Say for dataframe df
species diet
a1 blue round
a2 blue round
a3 red round
a4 yellow round
a5 yellow round
a6 yellow round
a7 black square
a8 white square
a9 maroon square
a10 orange square
a11 orange square
a12 orange square
For each diet I want to randomly sample 2 species but INCLUDE all rows of that species. So if I run the code properly for the above df I can randomly end up with :
species diet
a1 blue round
a2 blue round
a3 red round
a7 black square
a8 white square
Where for the round diet, blue and red are picked with all rows included and yellow was dropped. And for square, black and white were randomly picked and the others dropped.
I know there is the sample_n
command but it will only pick a set number of rows for a given level. I need to pick 2 random levels and keep all the rows associated with the two random levels. Any ideas how to do this? Ideally I would want to run a for loop to do this many many times without replacement but I'll take an answer for just how to do one iteration.

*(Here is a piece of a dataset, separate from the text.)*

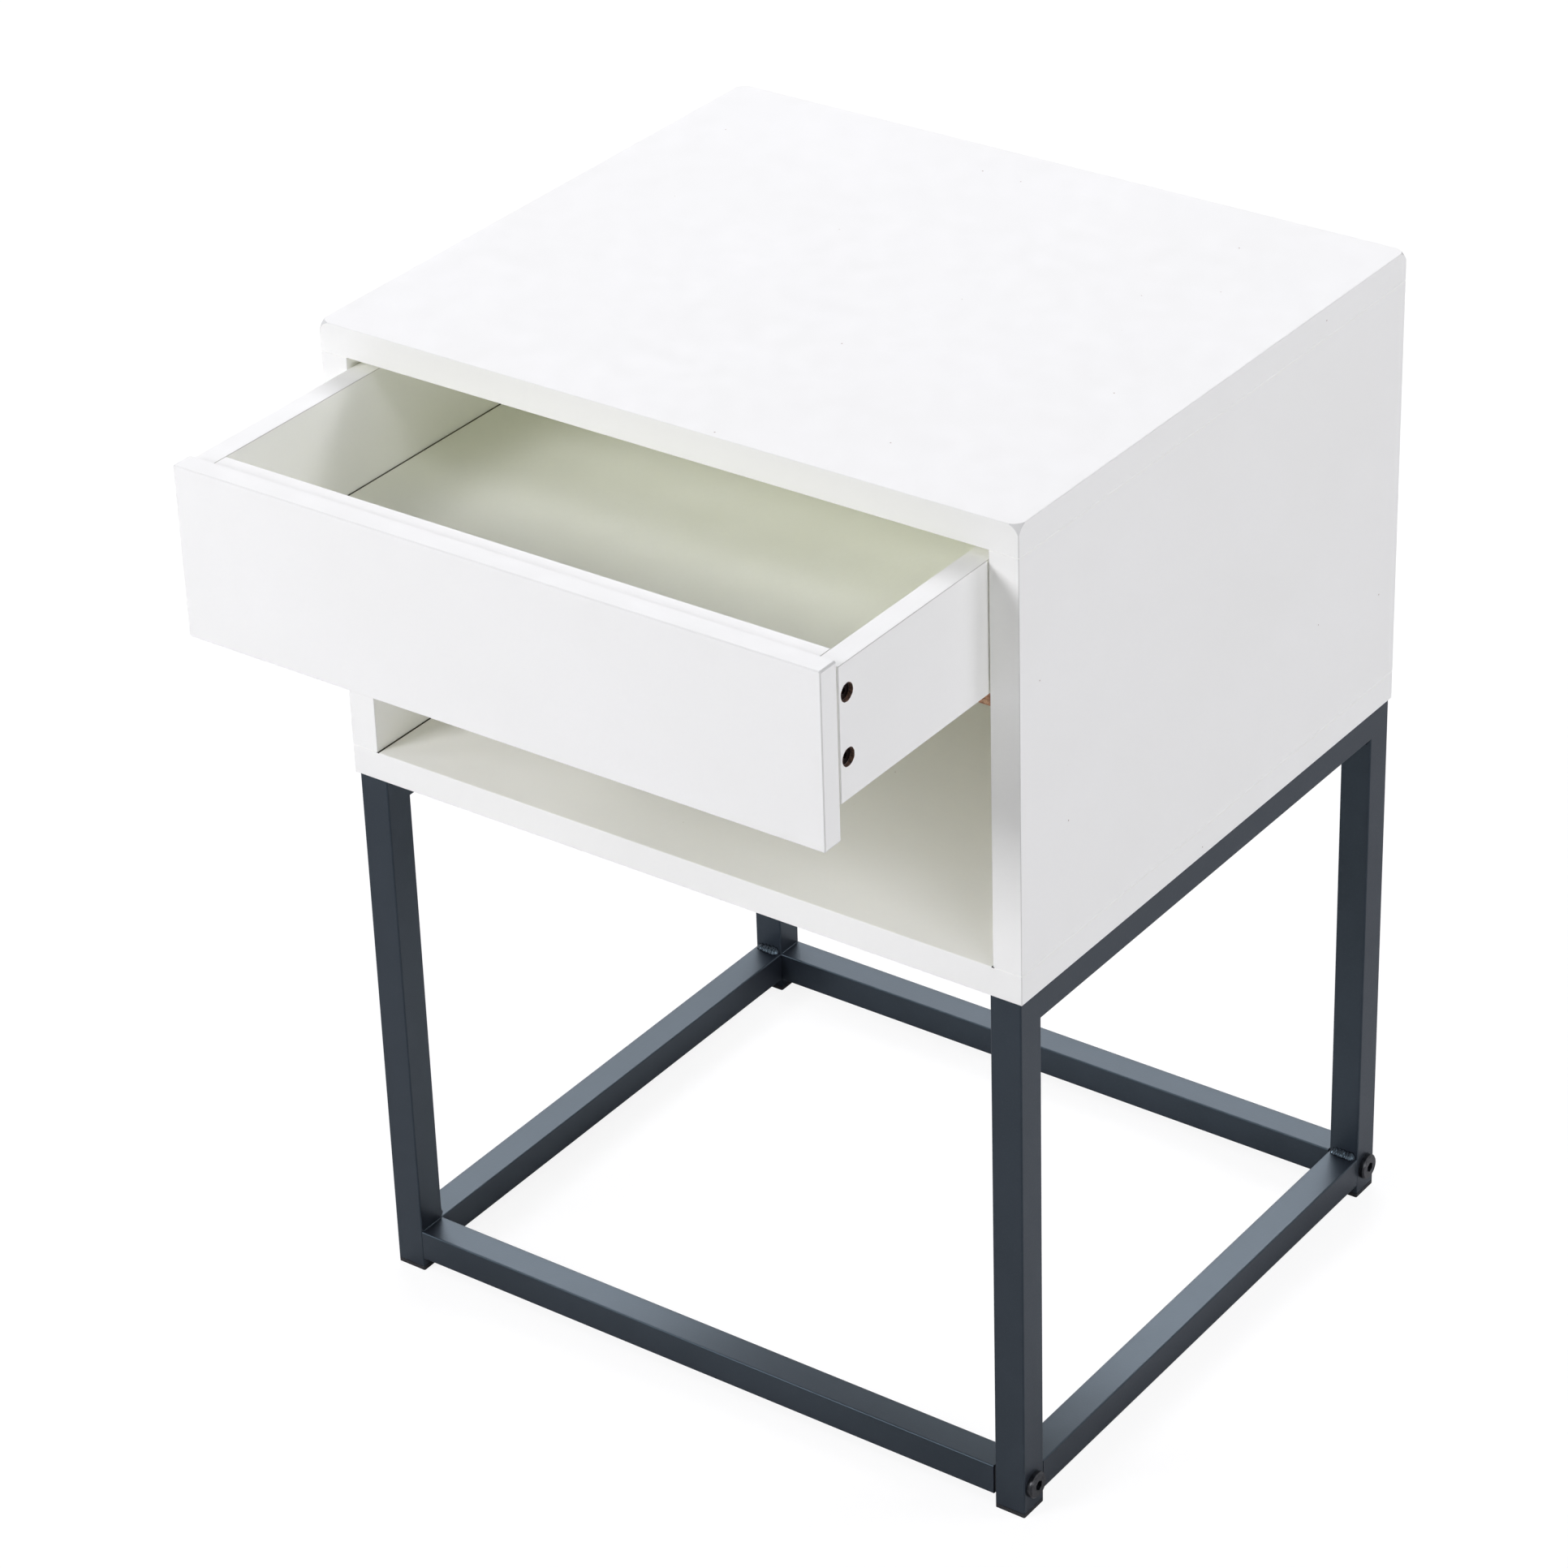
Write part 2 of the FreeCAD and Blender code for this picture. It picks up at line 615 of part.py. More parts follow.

Thanks!!!!
Cheers, Sam
Using group_by
and filter
you could do:
set.seed(123)
library(dplyr, warn=FALSE)
dat |>
tibble::rownames_to_column(var = "id") |>
group_by(diet) |>
filter(species %in% sample(unique(species), 2)) |>
ungroup()
#> # A tibble: 7 × 3
#> id species diet
#> <chr> <chr> <chr>
#> 1 a1 blue round
#> 2 a2 blue round
#> 3 a4 yellow round
#> 4 a5 yellow round
#> 5 a6 yellow round
#> 6 a8 white square
#> 7 a9 maroon square
DATA
dat <- structure(list(species = c(
"blue", "blue", "red", "yellow", "yellow",
"yellow", "black", "white", "maroon", "orange", "orange", "orange"
), diet = c(
"round", "round", "round", "round", "round", "round",
"square", "square", "square", "square", "square", "square"
)), class = "data.frame", row.names = c(
"a1",
"a2", "a3", "a4", "a5", "a6", "a7", "a8", "a9", "a10", "a11",
"a12"
))